Thursday, July 22, 2010

Consolation-desolation shifts


I have experienced shifts between consolation and desolation.....these past three weeks, partly due to the added clinic workload. The hours at clinic have been busy, many people to attend to, each with their needs, be it as simple as a upper respiratory infection, to more chronic problems, and even to stress related illnesses. Foreign workers (the general workers category) have a very limited budget for medical bills and most probably their employers do not reimburse them. I also wonder if they will be paid if given medical leave. It is sometimes difficult to work within their budget and still provide them with adequate, responsible care, as i have no say in the charges. Maids however are usually well taken care of and their employers pay their medical bills - for that I am grateful.
In my younger days it was not difficult to see many, many outpatients - one by one, rather impersonally, of course - just to get the load cleared.

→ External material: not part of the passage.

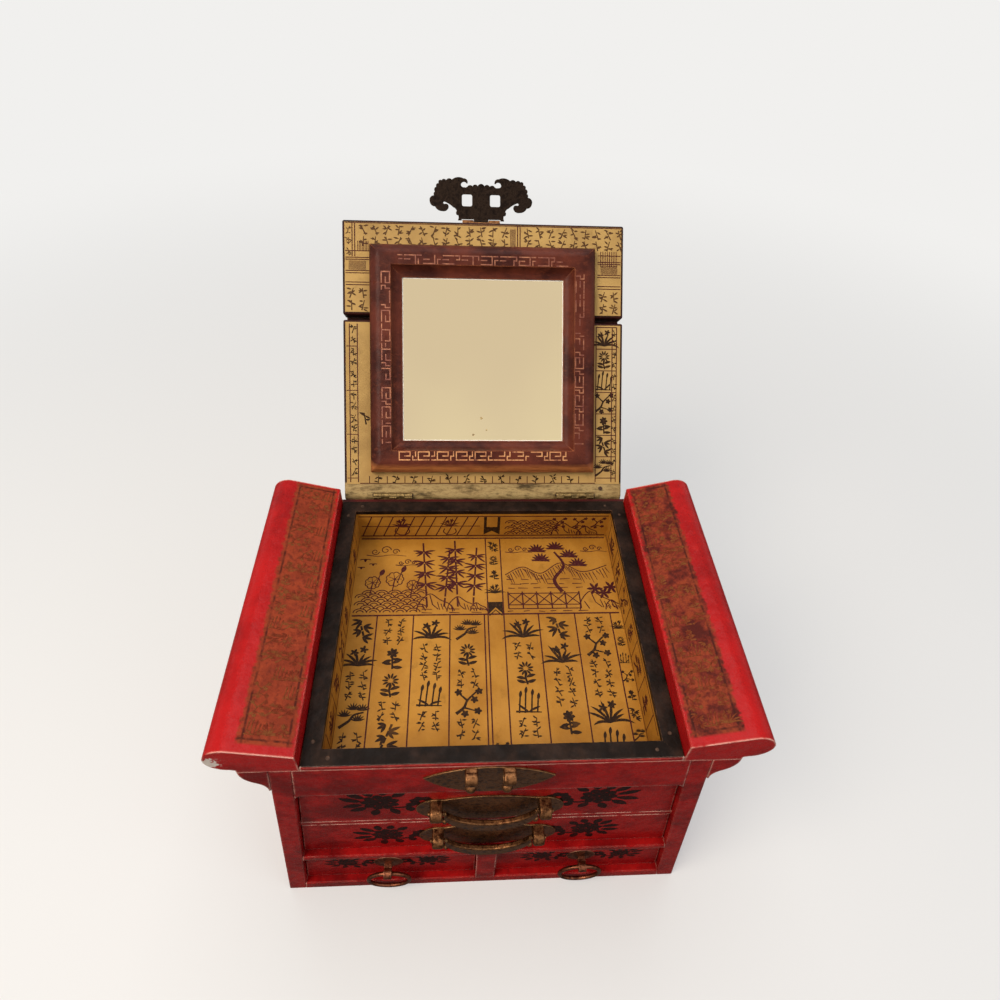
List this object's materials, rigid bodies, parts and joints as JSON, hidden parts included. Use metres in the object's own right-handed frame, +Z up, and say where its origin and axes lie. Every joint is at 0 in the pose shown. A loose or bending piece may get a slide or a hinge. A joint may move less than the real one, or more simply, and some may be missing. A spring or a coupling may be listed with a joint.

Now it is different. Perhaps I'm older, perhaps i see people more and more as unique beings and would like to try to acknowledge that uniqueness even as i deal with the physical symptoms.
I generally feel consoled when i can connect with someone and have been able to help them, in whatever way they need - whether it is medication or just medical leave. The desolation sneaks in when i don't allow myself time to 'debrief' - even just to name and acknowledge the feelings to myself and give them over to God. When the hours are so packed that there is no break in between - then i need to do the debriefing a home.
In all this time, Joy has been a real help. Sabbath too of course. But just one look at Joy - in her 'baby-ness' and i remember to smile. I remember that life is not to be such a serious thing. And that God 'smiles' too, if we would choose to turn towards him.